Adams, of Holy Cross, said that because the attraction of Russian language comes from interest in culture and society, not just politics, the classroom and non-classroom offerings can be broad -- and that builds more interest. Holy Cross has a lecture series that has featured a Russian journalist, a Russian novelist, and a Russian professor who is an expert on rock music.

In classes, Adams said doesn't speak any English, and uses YouTube videos of Russian musicians to illustrate some concepts. While some of her students are reading Pushkin, the program "isn't about Pushkin's Russia," she said. At the same time, she was quick to add that once students are engaged with Russia, they embrace the literary classics. One of her former ROTC students recently told her about reading Pushkin during down time in a tank in Iraq.
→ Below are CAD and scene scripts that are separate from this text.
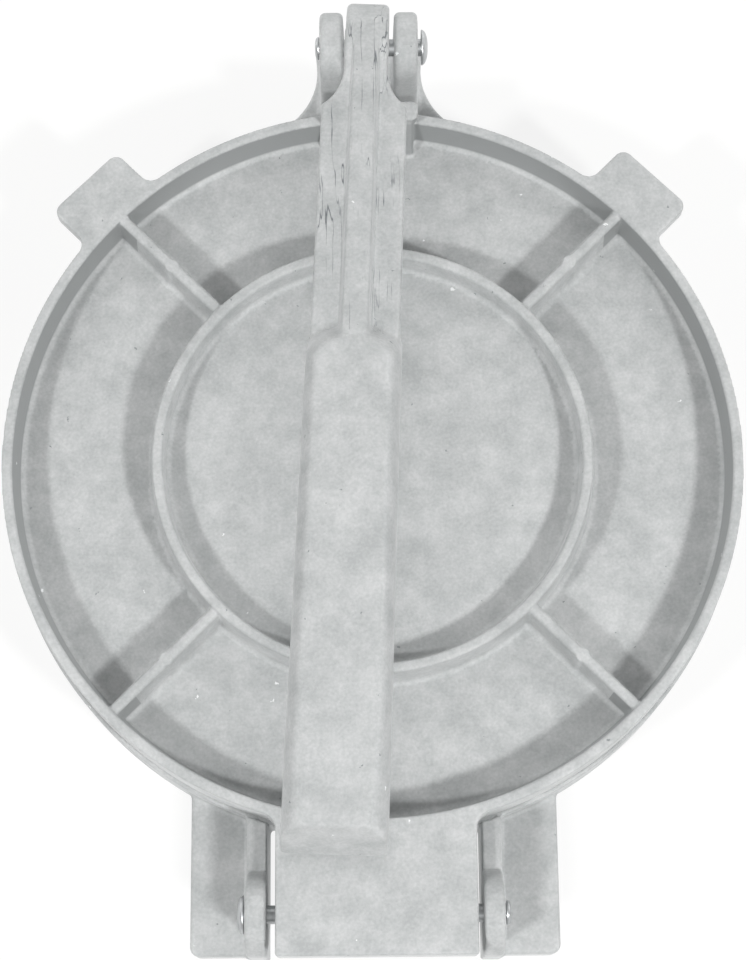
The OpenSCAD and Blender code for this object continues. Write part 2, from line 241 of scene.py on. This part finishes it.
base = {
    "radius": 100.79, "height": 16.0, "discThick": 4.0, "skirtThick": 3.5, "footEdge": 0.6,
    "ringRadius": 58.0, "ribWidth": 2.8, "ribEnd": 3.0, "ribEdge": 0.8,
    "draft": 5.0, "foot": 2.2, "edge": 0.9, "corner": 1.4,
    "padHalf": 48.8, "padReach": 130.6, "padHigh": 10.5, "padCorner": 2.6, "padEdge": 1.3, "padFillet": 1.3,
    "padPocketX": 41.4, "padPocketY": -114.0, "padPocketHalfX": 4.2, "padPocketHalfY": 13.0,
    "padPocketHigh": 6.0,
    "pocketCorner": 2.0, "pocketEdge": 1.0, "pocketRim": 0.6, "pocketDraft": 0.1,
    "earInner": 28.0, "earThick": 5.4, "earRadius": 11.0, "earFoot": 1.6, "earEdge": 1.2, "earInnerEdge": 0.8,
    "wallTop": 21.5, "wallEdge": 2.2, "lugShift": 0.5, "lugBack": 84.0,
    "forkInner": 7.1, "forkThick": 6.6, "forkRadius": 9.8, "forkEdge": 1.6, "forkFoot": 1.6,
    "forkDraft": 0.015, "forkRoot": 8.0, "webHigh": 12.0, "webInner": 86.0, "webEdge": 1.5, "webFillet": 2.0,
    "webPocketHalf": 10.5, "webPocketY": 114.5, "webPocketHalfY": 9.0, "webPocketHigh": 8.0,
    "flareX": 36.5, "flareY": 122.0, "flareRadius": 21.5, "flareTurn": 49.0, "flareRoom": 10.0,
    "rear": 127.0, "rearEdge": 0.8, "plateGap": 0.2, "pinFit": 0.05,
    "room": ((-103, -134, -2), (103, 130, 48)), "step": 1.1,
}


def baseDisc(b, x, y, z):                                # disc on a skirt, with a ring rib and ribs under it
    r = np.hypot(x, y)
    lean = math.tan(math.radians(b["draft"]))
    under = b["height"] - b["discThick"]
    skirt = b["radius"] - b["skirtThick"] - z * lean - r
    spread = (z - b["ribEnd"]) * lean
    ring = np.abs(r - b["ringRadius"]) - b["ribWidth"] / 2 - spread
    off = np.abs(np.abs(x) - np.abs(y)) * diagonal
    ribs = np.maximum(off - b["ribWidth"] / 2 - spread, b["ringRadius"] - r)
    hung = rounded(blended(ribs, ring, b["corner"]), b["ribEnd"] - z, b["ribEdge"])
    solid = blended(blended(hung, skirt, b["corner"]), under - z, b["foot"])
    return rounded(rounded(solid, z - b["height"], b["edge"]), r - b["radius"], b["edge"])


def hingeLugs(b, x, y, z):                               # the two pads, each with its ear and a low wall
    wide = np.abs(x + b["lugShift"])
    pad = rounded(wide - b["padHalf"], -b["padReach"] - y, b["padCorner"])
    pad = rounded(pad, z - b["padHigh"], b["padEdge"])
    across = np.abs(wide - b["padPocketX"]) - b["padPocketHalfX"]
    along = np.abs(y - b["padPocketY"]) - b["padPocketHalfY"]
    pocket = rounded(rounded(across, along, b["pocketCorner"]), z - b["padPocketHigh"], b["pocketEdge"])
    pad = rounded(pad, -pocket, b["pocketRim"])
    outer = b["earInner"] + b["earThick"]
    disc = np.hypot(y - hinge["y"], z - hinge["z"]) - b["earRadius"]
    leg = np.maximum(np.abs(y - hinge["y"]) - b["earRadius"], z - hinge["z"])
    ear = rounded(np.minimum(disc, leg), wide - outer, b["earEdge"])
    wall = rounded(wide - outer, z - b["wallTop"], b["wallEdge"])
    wall = np.maximum(wall, hinge["y"] - y)
    lug = blended(pad, np.minimum(ear, wall), b["earFoot"])
    lug = rounded(lug, b["earInner"] - wide, b["earInnerEdge"])
    lug = np.maximum(lug, hinge["y"] - b["earRadius"] - y)             # no blend past the ears' front
    return np.maximum(lug, y + b["lugBack"])


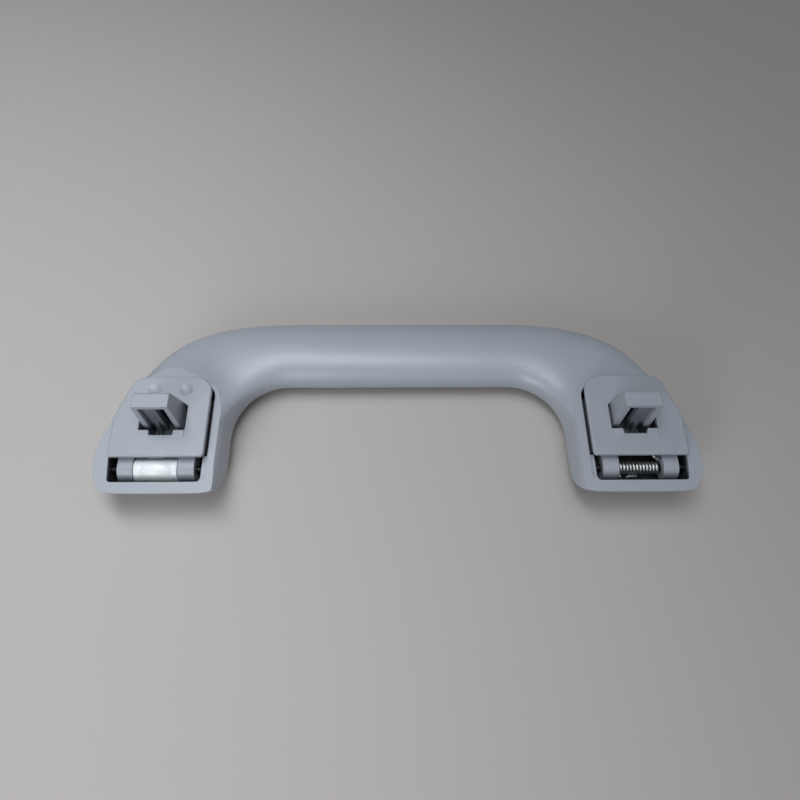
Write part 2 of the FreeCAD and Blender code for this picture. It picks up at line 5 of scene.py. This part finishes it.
import bmesh
import bpy
from mathutils import Euler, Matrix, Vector


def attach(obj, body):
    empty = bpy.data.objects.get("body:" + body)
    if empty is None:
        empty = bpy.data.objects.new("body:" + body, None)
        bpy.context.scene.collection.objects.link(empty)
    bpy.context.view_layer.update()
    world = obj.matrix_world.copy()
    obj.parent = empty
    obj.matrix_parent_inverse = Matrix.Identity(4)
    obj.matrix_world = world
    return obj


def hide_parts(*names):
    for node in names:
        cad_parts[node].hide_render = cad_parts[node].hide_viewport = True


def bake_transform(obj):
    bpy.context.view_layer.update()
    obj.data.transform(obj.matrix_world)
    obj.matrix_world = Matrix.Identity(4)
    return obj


bl_info = {
    "name": "Roof Grab Handle",
    "version": (1, 0, 0),
    "blender": (4, 5, 0),
    "location": "View3D > Sidebar > Grab Handle",
    "description": "Finishes, fine detail and studio for a folding roof grab handle",
    "category": "Object",
}

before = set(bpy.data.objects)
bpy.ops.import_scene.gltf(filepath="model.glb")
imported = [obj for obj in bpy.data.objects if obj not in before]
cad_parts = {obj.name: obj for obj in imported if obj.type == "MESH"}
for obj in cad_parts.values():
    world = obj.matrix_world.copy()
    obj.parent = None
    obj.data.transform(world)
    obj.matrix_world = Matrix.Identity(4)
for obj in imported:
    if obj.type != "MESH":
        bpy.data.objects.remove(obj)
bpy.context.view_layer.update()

MM = 0.001
HINGE_Y = -29.95 * MM
HINGE_Z = 15.0 * MM
PLATE_TOP = 24.0 * MM


def place(name, description, default):
    """A point in the model frame, in metres, written in millimetres."""
    return bpy.props.FloatVectorProperty(name=name, description=description,
                                         default=[value * MM for value in default],
                                         subtype="TRANSLATION", unit="LENGTH", size=3, precision=5)


def coordinate(name, description, default):
    """One coordinate in the model frame, in metres, which may lie below 0."""
    return bpy.props.FloatProperty(name=name, description=description, default=default,
                                   subtype="DISTANCE", unit="LENGTH", precision=5)


def length(name, description, default):
    """A length in metres."""
    return bpy.props.FloatProperty(name=name, description=description, default=default,
                                   subtype="DISTANCE", unit="LENGTH", min=0.0, precision=5)


def number(name, description, default):
    """A plain number above 0."""
    return bpy.props.FloatProperty(name=name, description=description, default=default, min=0.0)


def share(name, description, default):
    """A number from 0 to 1."""
    return bpy.props.FloatProperty(name=name, description=description, default=default,
                                   subtype="FACTOR", min=0.0, max=1.0)


def watts(name, description, default):
    """A lamp's power."""
    return bpy.props.FloatProperty(name=name, description=description, default=default,
                                   subtype="POWER", unit="POWER", min=0.0)


def colour(name, description, default):
    """A linear colour."""
    return bpy.props.FloatVectorProperty(name=name, description=description, default=default,
                                         subtype="COLOR", size=3, min=0.0, max=1.0)


# Settings
class GH_FinishSettings(bpy.types.PropertyGroup):
    handle: colour("Handle", "Moulded plastic of the handle", (0.385, 0.412, 0.466))
    bracket: colour("Bracket", "Moulded plastic of the brackets", (0.362, 0.387, 0.436))
    # The lock caps are the brackets' grey plastic; this darker tone is painted shade for the
    # inside of the hood.
    cap: colour("Lock cap", "Dark plastic of the lock caps", (0.165, 0.178, 0.205))
    damper: colour("Damper", "Milky plastic of the damper", (0.89, 0.94, 0.98))
    rotor: colour("Rotor", "Plastic of the damper's rotor", (0.30, 0.31, 0.33))
    rubber: colour("Rubber", "Rubber of the sealing ring", (0.02, 0.02, 0.02))
    steel: colour("Steel", "Bright drawn steel of the spring", (0.82, 0.83, 0.82))
    pin: colour("Pin", "Blackened steel of the hinge pins", (0.035, 0.036, 0.040))
    roughness: share("Roughness", "Middle roughness of the moulded plastic", 0.33)
    grain: length("Grain", "Spacing of the moulded plastic's fine grain", 0.35 * MM)
    relief: length("Relief", "Height of that grain", 0.018 * MM)
    edge: length("Edge", "Radius that moulded edges seem to have", 0.35 * MM)
    tint: share("Tint", "Most that a cloud lightens or darkens the plastic", 0.045)
    speck: share("Speck", "How much of the light specks on the grain shows", 0.35)


# Settings of the painted shade: a dark tone laid where shade falls in the pockets, under the
# brackets and on the spring's foot. The greasy faces in the descriptions are the faces that get
# this painted shade.
class GH_PaintedShadeSettings(bpy.types.PropertyGroup):
    # Dark colour of the painted shade.
    shade_film: colour("Film", "Colour of the old grease", (0.026, 0.029, 0.034))
    pocket_low: place("Pocket low", "Low corner of the film in the right pocket",
                      (76.0, -37.6, 7.4))
    pocket_high: place("Pocket high", "High corner of the film in the right pocket",
                       (116.3, 6.3, 18.6))
    pocket_middle: place("Pocket middle", "Point that the right pocket's greasy faces look at",
                         (96.0, -15.6, 13.0))
    pocket_soft: length("Pocket edge", "Width of the film's soft edge in a pocket", 1.2 * MM)
    under_near: coordinate("Underside near", "Y where a bracket's film starts", -25.0 * MM)
    under_near_soft: length("Near edge", "Width of the soft edge there", 1.0 * MM)
    under_top: coordinate("Underside top", "Z where a bracket's film ends", 21.4 * MM)
    under_top_soft: length("Top edge", "Width of the soft edge there", 0.6 * MM)
    under_middle: place("Underside middle", "Point that a right bracket's greasy faces look at",
                        (96.0, -40.0, 13.0))
    foot_end: coordinate("Foot end", "X where the film on the spring's foot ends", 92.4 * MM)
    foot_far: coordinate("Foot far", "Y where that film ends towards the coil", -32.9 * MM)
    foot_soft: length("Foot edge", "Width of its soft edge", 0.8 * MM)


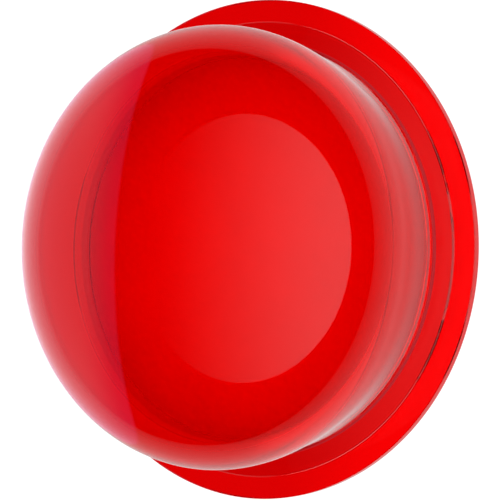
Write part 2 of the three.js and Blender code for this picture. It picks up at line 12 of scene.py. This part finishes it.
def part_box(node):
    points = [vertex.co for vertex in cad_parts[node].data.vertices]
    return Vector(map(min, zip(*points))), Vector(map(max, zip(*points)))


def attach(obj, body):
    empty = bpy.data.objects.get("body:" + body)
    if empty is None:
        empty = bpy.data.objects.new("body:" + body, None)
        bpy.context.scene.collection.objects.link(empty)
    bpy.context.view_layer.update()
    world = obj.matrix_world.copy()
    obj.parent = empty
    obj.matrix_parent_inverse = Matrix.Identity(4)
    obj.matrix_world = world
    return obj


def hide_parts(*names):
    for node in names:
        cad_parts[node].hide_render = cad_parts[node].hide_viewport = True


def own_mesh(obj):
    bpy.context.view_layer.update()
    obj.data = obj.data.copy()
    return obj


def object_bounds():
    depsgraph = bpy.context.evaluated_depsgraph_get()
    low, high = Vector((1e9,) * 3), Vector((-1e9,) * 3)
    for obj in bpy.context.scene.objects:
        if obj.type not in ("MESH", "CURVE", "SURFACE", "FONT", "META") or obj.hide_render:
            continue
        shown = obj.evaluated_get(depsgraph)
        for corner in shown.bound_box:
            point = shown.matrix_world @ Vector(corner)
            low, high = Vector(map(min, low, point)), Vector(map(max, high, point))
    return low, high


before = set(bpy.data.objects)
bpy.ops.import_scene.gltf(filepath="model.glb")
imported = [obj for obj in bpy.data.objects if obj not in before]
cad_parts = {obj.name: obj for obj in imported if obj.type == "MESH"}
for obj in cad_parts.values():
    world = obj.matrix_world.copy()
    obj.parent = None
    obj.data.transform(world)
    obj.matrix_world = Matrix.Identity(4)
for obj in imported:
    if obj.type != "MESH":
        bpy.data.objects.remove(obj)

CAD_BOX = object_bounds()
MM = 0.001

# ---- Driving dimensions ----------------------------------------------------------------------
ROUND = 256  # sides of the large turned pieces
SMALL_ROUND = 96

FLANGE_R, FLANGE_THICKNESS, FLANGE_EDGE = 50.0, 1.7, 0.15
COLLAR_R, COLLAR_HEIGHT = 45.5, 2.2
WELL_R, WELL_RIM_HEIGHT, WELL_FLOOR = 41.45, 3.1, 0.9
LIP_R = 41.2  # the CAD's well has no lip, so as to leave its gap round the skirt

BARREL_R, BARREL_LENGTH, BORE_R = 12.0, 30.0, 9.5
THREAD_PITCH, THREAD_DEPTH = 3.0, 0.9
THREAD_TOP, THREAD_BOTTOM = -3.5, -27.5
THREAD_STEPS = 14  # rings per pitch
THREAD_RUN_OUT = 1.5
THREAD_ROOT, THREAD_FLANK = 0.1, 0.25  # half the root and one flank, as shares of the pitch
LEDGE_THICKNESS, LEDGE_BORE_R = 2.5, 7.1
HOOK_Z = -24.5  # the middle of the barrel's two windows, for the bracket's hooks
WINDOW_HALF_WIDTH, WINDOW_HALF_HEIGHT = 3.0, 1.5
KEYWAY_HALF_WIDTH = 1.5
PAST, BORE_PAST, LEDGE_PAST = 1.0, 0.2, 0.5  # how far the cutters run past what they cut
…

Some Russian programs may have focused in the past decade on just serving a small number of students, but Adams said that this is the time for these programs to be more visible on campuses. "We have so many professors who can really light up a room, and we need to let people know," she said. "These enrollments are ours to lose."

One of her students is typical of many of the trends Adams and her colleagues elsewhere see.

Nicholas Pope, a freshman at Holy Cross, said he's thinking of going into diplomacy or teaching English as a second language -- and that Russian has appeal for either choice. His mother is Czech, so he has some familiarity with a similar language and grew up "with a fascination of Russia." As more students study Russian, teaching activities that require a critical mass (and that are fun) are also possible. Pope's song and dance routine didn't win this year's "Russian Idol" contest at Holy Cross, but he's hoping for next year.